We are all interconnected at the level of atoms. The earth is one system, we are all part of that system and there is a certain unity to it, which also has implications for us all.

Edgar Mitchell, scientist, astronaut and lunar pilot from the third lunar landing, experienced this transcendental moment. He wanted to understand it better, more deeply. Returning to earth, Mitchell sought out literature that might explain what was to him a profound, life-changing, even sacred encounter. He found an explanation not in modern religious or scientific texts, but in ancient literature. The term used was salve corpus amanti, literally translated as ‘save the lover’s body’. This is Mitchell’s interpretation of this phrase:

‘You see things as you see them with your eyes but you experience them emotionally and viscerally as if it was ecstasy and a sense of total unity and oneness. The molecules in my body and the molecules in my partners’ bodies, and in the spacecraft had been prototyped in some ancient generation’s stars. In other words, it was pretty obvious … we’re all stardust.’

From space, the astronauts tell us, national boundaries vanish, the conflicts that divide people become less important, and they feel an overwhelming need to create a planetary society with the united will to protect.

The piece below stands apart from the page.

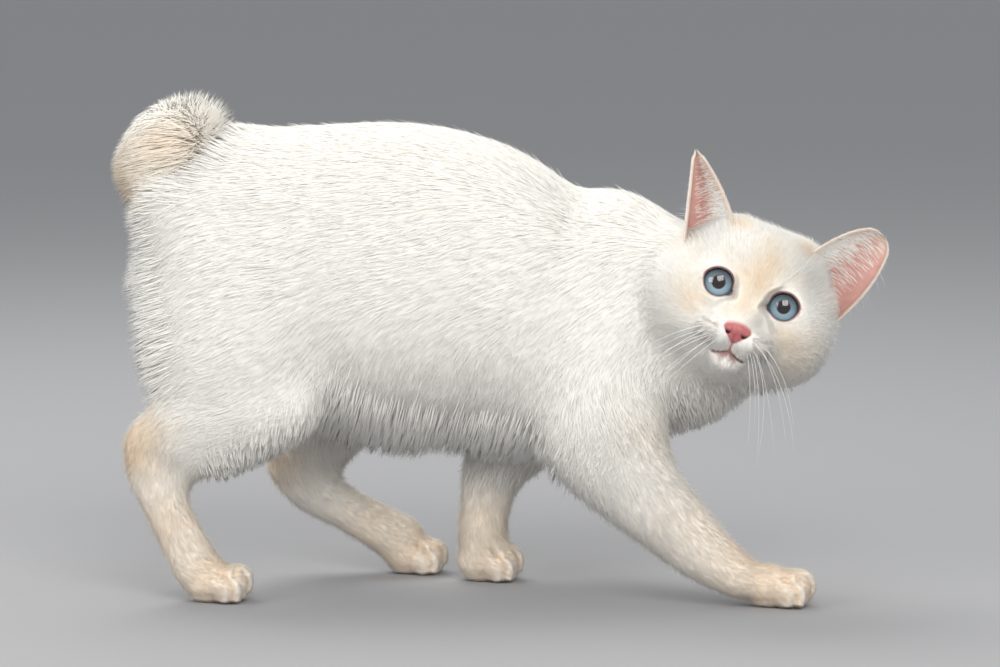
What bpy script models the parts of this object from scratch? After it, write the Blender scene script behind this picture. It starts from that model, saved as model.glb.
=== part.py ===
# A walking bobtail cat, life size, with its head turned to its right side.
# Metres, +Z up, +X towards the chest. The floor is Z = 0, and the origin is the
# middle of the model's outline on the floor. Sizes below are in millimetres,
# which MM turns into metres, and a place is X, Y, Z from the point on the floor
# that is under the middle of the back. The head has a frame of its own.

import math
import random

import bmesh
import bpy
from mathutils import Euler, Matrix, Vector
from mathutils.bvhtree import BVHTree

MM = 0.001

# Gap that touching pieces keep
GAP = 0.3

# The head's place, turn and tilt. Its frame starts midway between the eyes:
# +X to the cat's right, +Y out of the face, +Z up
HEAD_PLACE = (132.4, -62.0, 168.1)
HEAD_TURN = 176.5
HEAD_LIFT = 5.8
HEAD_TILT = -20.8

EYE_SPACING = 36.6
EYE_RADIUS = 10.8
EYE_GAP = 0.35
LID_THICKNESS = 1.5
EYE_OPENING = (8.1, 7.8)
EYE_DEPTH = 1.2
NOSE_WIDTH = 15.4
NOSE_TOP = -17.0
NOSE_POINT = -26.6
NOSTRIL_SPACING = 8.4
MOUTH_MIDDLE = -31.4
MOUTH_HALF = 11.0
MOUTH_GROOVE = 0.9
EAR_WALL = 2.0

# Each ear by its inner base, outer base and tip, then how far its inner and outer
# edges bow out
EARS = {
    "ear_right": ((15.5, -7, 31), (42.5, -16, 16), (54.5, -22, 60.5), (-1, 0, 1), (1, -1, 3)),
    "ear_left": ((-16, -7, 31), (-48, -15, 10), (-55, -20, 53.5), (-1, 0, 5), (-3.5, 1, -1)),
}
EAR_CUP = {"ear_right": 17.0, "ear_left": 15.0}
EAR_TIP_HALF = {"ear_right": 2.2, "ear_left": 6.5}

# The tuft of the tail: where its hair springs from, the core round that, and the
# ellipsoid that the tips of its locks reach
TAIL_ROOT = (-168, 0, 233)
TAIL_CORE_MIDDLE = (-180, 0, 244)
TAIL_CORE = (15, 13.5, 16)
TAIL_MIDDLE = (-175, 0, 242)
TAIL_REACH = (36, 30, 35)
TAIL_LOCKS = 62
TAIL_RUMP_WAY = (0.82, 0, -0.57)
TAIL_RUMP_LIMIT = 0.45
LOCK_WIDTH = 14.5
LOCK_THICKNESS = 3.0
LOCK_SUNK = 5.0
LOCK_SPANS = 4
SEED = 14

VOXEL = 2.2
BODY_TRIANGLES = 6000
LIMB_FIRMNESS = 0.6
LIMB_TOP = 105
RING_SIDES = 24
EYE_SIDES = 20
EAR_ROWS = 7
EAR_SIDES = 8

# Limbs as stations of X, Y, Z, half width across and half depth in the side view
TRUNK = [
    (-167, 0, 184, 33, 48),
    (-161, 0, 185, 42, 63),
    (-151, 0, 184, 49, 75),
    (-136, 0, 179, 52, 78),
    (-110, 0, 175, 55, 81),
    (-62, 0, 171, 58, 87),
    (-28, 0, 165, 58, 87),
    (-4, 0, 157, 56, 82),
    (16, 0, 148, 53, 73),
    (36, 0, 147, 50, 73),
    (62, 0, 147, 46, 75),
    (80, 0, 145, 41, 65),
]
RUMP = (-173, 17, 190)
RUMP_SIZE = (30, 27, 44)
NECK = [
    (40, 0, 146, 40, 58),
    (62, 0, 149, 43, 71),
    (84, -5, 149, 42, 64),
    (103, -14, 151, 41, 57),
    (120, -28, 157, 38, 47),
    (136, -42, 158, 36, 45),
]
NEAR_FORE = [
    (54, -30, 152, 21, 33),
    (50, -37, 118, 22, 36),
    (57, -44, 90, 22, 37),
    (71, -49, 66, 19, 27),
    (92, -51, 44.5, 17, 21),
    (110, -52, 28, 15.5, 18),
    (128, -53, 15.5, 14.5, 13),
]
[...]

This becomes both blindingly obvious and imperative. They speak of unity, rather than discord. They speak about humanity rather than nationality, acquiring a deeper insight into what unity really means.

Many astronauts come home with the purpose and conviction that they must contribute to the future of both the natural world and humanity. They have a calling, an incessant striving for a better way to live, to exist.

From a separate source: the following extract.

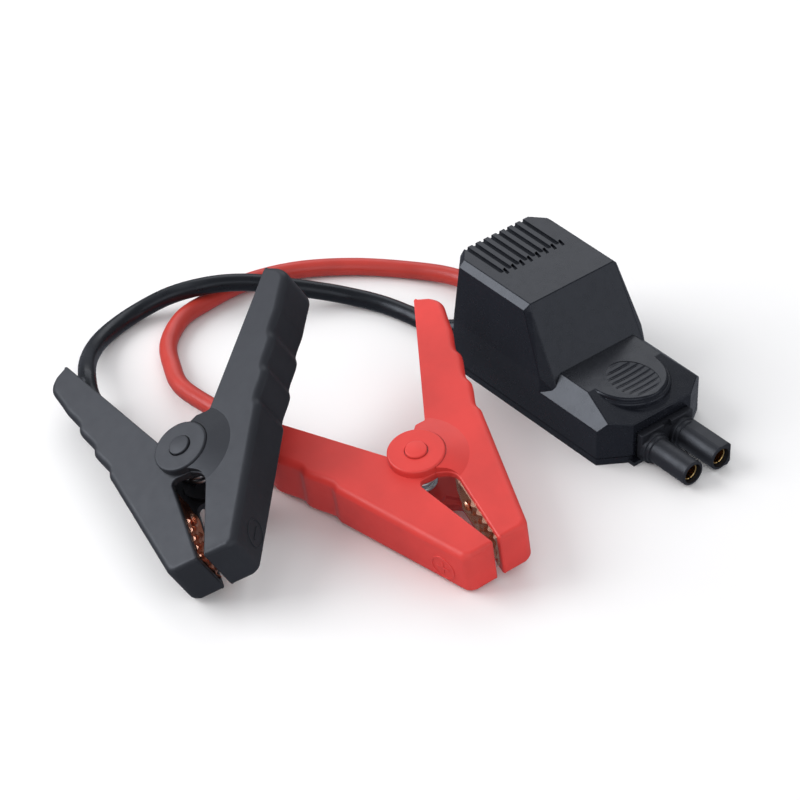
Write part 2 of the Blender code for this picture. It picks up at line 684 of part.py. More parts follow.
def clamp(colour_name, matrix, mats):
    """One complete clamp, on an empty whose origin is the pivot."""
    pivot = bpy.data.objects.new(f"{colour_name}_clamp_pivot", None)
    bpy.context.scene.collection.objects.link(pivot)
    pivot.matrix_world = matrix
    pivot.location = matrix.translation * MM
    bpy.context.view_layer.update()
    plastic = mats[colour_name]
    copper = mats["copper"]
    for letter, sign in (("a", -1), ("b", 1)):
        handle(f"{colour_name}_handle_{letter}", sign, plastic, pivot)
        jaw_plate(f"{colour_name}_jaw_plate_{letter}", sign, copper, pivot)
        rivet(f"{colour_name}_plate_rivet_{letter}", sign, copper, pivot)
    cylinder(f"{colour_name}_pivot_pin", PIN_R, -9.4, 9.4, 16, mat=mats["steel"], parent=pivot)
    pin_cap(f"{colour_name}_pin_cap_top", 1, plastic, pivot)
    pin_cap(f"{colour_name}_pin_cap_bottom", -1, plastic, pivot)
    torsion_spring(f"{colour_name}_torsion_spring", mats["steel"], pivot)
    axis_spot = (0.0, -13.6, 0.0)
    bore = CORE_R + FIT_GAP
    tube = [(bore, 5.0), (2.6, 5.0), (2.6, 12.5), (bore, 12.5)]
    turned(f"{colour_name}_crimp_ferrule", tube, 16, axis_spot, "X", copper, pivot, hollow=True)
    cylinder(f"{colour_name}_clamp_core", CORE_R, 2.6, 14.0, 10, axis_spot, "X", copper, pivot)


# ---------------------------------------------------------------- leads

def lead_path(colour_name, matrix):
    """Centre line of a lead, from inside the module over the floor to its clamp."""
    rest = LEAD_R + 0.1
    if colour_name == "red":
        run = [(-31.0, LEAD_EXIT_Y, LEAD_EXIT_Z), (-38.0, LEAD_EXIT_Y, LEAD_EXIT_Z),
               (-44.0, LEAD_EXIT_Y, 5.5), (-55.0, 9.8, 4.8), (-68.3, 6.1, 3.9), (-79.7, -0.6, rest),
               (-93.8, -14.0, rest), (-104.8, -30.4, rest), (-109.8, -47.4, rest),
               (-109.5, -62.7, rest), (-107.7, -74.0, rest), (-99.6, -86.1, rest), (-88.4, -93.3, 3.6),
               (-77.0, -98.5, 5.2)]
    else:
        run = [(-31.0, -LEAD_EXIT_Y, LEAD_EXIT_Z), (-38.0, -LEAD_EXIT_Y, LEAD_EXIT_Z),
               (-42.6, -11.8, 5.4), (-47.0, -13.9, 4.1), (-53.5, -15.6, 3.2), (-61.4, -17.0, rest),
               (-71.8, -20.2, rest), (-82.7, -27.3, 4.0), (-92.7, -40.1, 7.6),
               (-102.7, -51.7, CROSSING_Z), (-109.3, -61.8, CROSSING_Z), (-116.3, -72.4, 6.5),
               (-119.4, -84.6, 3.2), (-116.2, -98.5, 3.4), (-109.3, -109.4, 5.6)]
    inside = [(-57.0, -33.4, 0.0), (-47.0, -32.6, 0.0), (-33.0, -26.0, 0.0), (-16.0, -17.4, 0.0),
              (-6.0, -14.2, 0.0), (2.0, -13.6, 0.0)]
    return [Vector(p) for p in run] + [matrix @ Vector(p) for p in inside]


def lead(colour_name, matrix, sign, mats):
    path = spline(lead_path(colour_name, matrix), 3)
    sweep(f"{colour_name}_lead", path, circle(LEAD_R, LEAD_SIDES), mats[f"lead_{colour_name}"])
    spot = (0.0, sign * LEAD_EXIT_Y, LEAD_EXIT_Z)
    cylinder(f"{colour_name}_module_core", CORE_R, -30.6, -25.3, 10, spot, "X", mats["copper"])


def build():
    clear_scene()
    mats = {
        "housing": material("housing_plastic", HOUSING_BLACK, 0.32, 0.0),
        "plug": material("plug_nylon", BLACK, 0.5, 0.0),
        "black": material("black_plastic", BLACK, 0.45, 0.0),
        "red": material("red_plastic", RED, 0.4, 0.0),
        "lead_red": material("red_cable_jacket", LEAD_RED, 0.45, 0.0),
        "lead_black": material("black_cable_jacket", BLACK, 0.45, 0.0),
        "rubber": material("grommet_rubber", BLACK, 0.7, 0.0),
        "copper": material("copper", COPPER, 0.3, 1.0),
        "brass": material("brass", BRASS, 0.25, 1.0),
        "steel": material("spring_steel", STEEL, 0.35, 1.0),
        "green": material("board_laminate", GREEN, 0.4, 0.0),
    }
    housing_upper(mats["housing"])
    housing_lower(mats["housing"])
    housing_screws(mats["steel"])
    plug(mats["plug"], mats["brass"])
    board(mats)
    layout = (("red", RED_PIVOT, RED_TURN, 1), ("black", BLACK_PIVOT, BLACK_TURN, -1))
    for colour_name, pivot, turn, sign in layout:
        strain_relief(f"{colour_name}_grommet", sign, mats["rubber"])
        matrix = clamp_frame(pivot, turn)
        clamp(colour_name, matrix, mats)
        lead(colour_name, matrix, sign, mats)


build()
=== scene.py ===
"""Looks of the jump starter's clamp lead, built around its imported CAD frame.

Lengths are in millimetres, and MM turns them into metres; the camera and the lights are in metres.
The module and the plug are in the part's frame: +X to the plug, +Z up. A clamp is in its own frame:
origin on the pivot, +X to the jaw tips, +Z along the pivot, the half with the lead (A) on the -Y side
and the free half (B) on the +Y side.
"""
import json
import math

import bmesh
import bpy
from mathutils import Matrix, Vector


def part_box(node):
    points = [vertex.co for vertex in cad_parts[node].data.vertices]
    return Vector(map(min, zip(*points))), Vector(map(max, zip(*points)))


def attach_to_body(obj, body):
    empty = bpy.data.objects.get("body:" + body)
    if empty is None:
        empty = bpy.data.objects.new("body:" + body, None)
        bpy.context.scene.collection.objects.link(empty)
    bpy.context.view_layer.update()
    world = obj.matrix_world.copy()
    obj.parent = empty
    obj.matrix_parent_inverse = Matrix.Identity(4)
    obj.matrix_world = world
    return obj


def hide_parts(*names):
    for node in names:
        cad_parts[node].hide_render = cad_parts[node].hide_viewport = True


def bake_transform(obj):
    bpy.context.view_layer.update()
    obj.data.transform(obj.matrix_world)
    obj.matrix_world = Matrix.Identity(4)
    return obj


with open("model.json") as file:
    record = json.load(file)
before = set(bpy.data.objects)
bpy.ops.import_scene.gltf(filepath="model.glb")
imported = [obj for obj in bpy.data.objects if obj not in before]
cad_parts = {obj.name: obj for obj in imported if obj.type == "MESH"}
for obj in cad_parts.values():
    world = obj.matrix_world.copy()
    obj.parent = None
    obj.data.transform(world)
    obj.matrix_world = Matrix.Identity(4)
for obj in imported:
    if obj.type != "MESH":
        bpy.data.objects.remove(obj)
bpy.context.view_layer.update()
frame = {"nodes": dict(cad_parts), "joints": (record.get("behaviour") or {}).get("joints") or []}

MM = 0.001

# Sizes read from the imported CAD
shell_low, shell_high = [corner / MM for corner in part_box("upper_housing")]
cover_low, cover_high = [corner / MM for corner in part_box("base_cover")]
plug_low, plug_high = [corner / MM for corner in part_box("plug_body")]

# Module housing
REAR_X = shell_low.x
FRONT_X = shell_high.x
BASE_HALF = shell_high.y
FLOOR_Z = shell_low.z - 0.25      # leaves only a hair of a seam above the base cover
ROOF_Z = shell_high.z
WALL = 2.0
CORNER = 4.6             # cut of the rear vertical corners
ROOF_HALF = 17.6
ROOF_END_X = -3.3
SHOULDER_DROP = 2.0
SHOULDER_Z = ROOF_Z - SHOULDER_DROP
SHOULDER_HALF = 19.7
SIDE_TOP_Z = 18.3        # the tall block's sides lean in above this height
SIDE_END_X = 6.2
FRONT_HALF = 18.6
DECK_Z = 19.0            # top of the low section
DECK_HALF = 15.5
NOSE_START_X = 21.5
NOSE_Z = 14.7
NOSE_HALF = 12.2
DECK_BEVEL_Z = 13.0
CORNER_X = 32.8          # the low section's front corners are cut off from here
FRONT_SLOPE = 0.5789     # run per rise of the tall block's front
HOUSING_EDGE = 0.3       # rounding of the housing's edges
GROOVE_COUNT = 8
GROOVE_PITCH = 3.35
GROOVE_WIDTH = 1.6
GROOVE_DEPTH = 1.1
GROOVE_END_X = REAR_X + 17.6
TONGUE_HALF = 13.2
TONGUE_REACH = 14.2
DISH_X = 25.6
DISH_HALF_X = 9.7
DISH_HALF_Y = 7.6
DISH_RIB_PITCH = 2.3
LEAD_EXIT_Y = 11.5
LEAD_EXIT_Z = 5.6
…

We can use design to work on behalf of the human spirit, to uplift us physically and spiritually, to connect us to our human nature. Design elevates, nurtures and improves our lot. It intertwines our spiritual and material wellbeing.

It is my hope that Do Design inspires, guides, and shows how we might so elegantly create for enduring beauty — and explores how we can design and create beautiful products, services, art and culture, stuff filled with so much optimism that it lifts us up.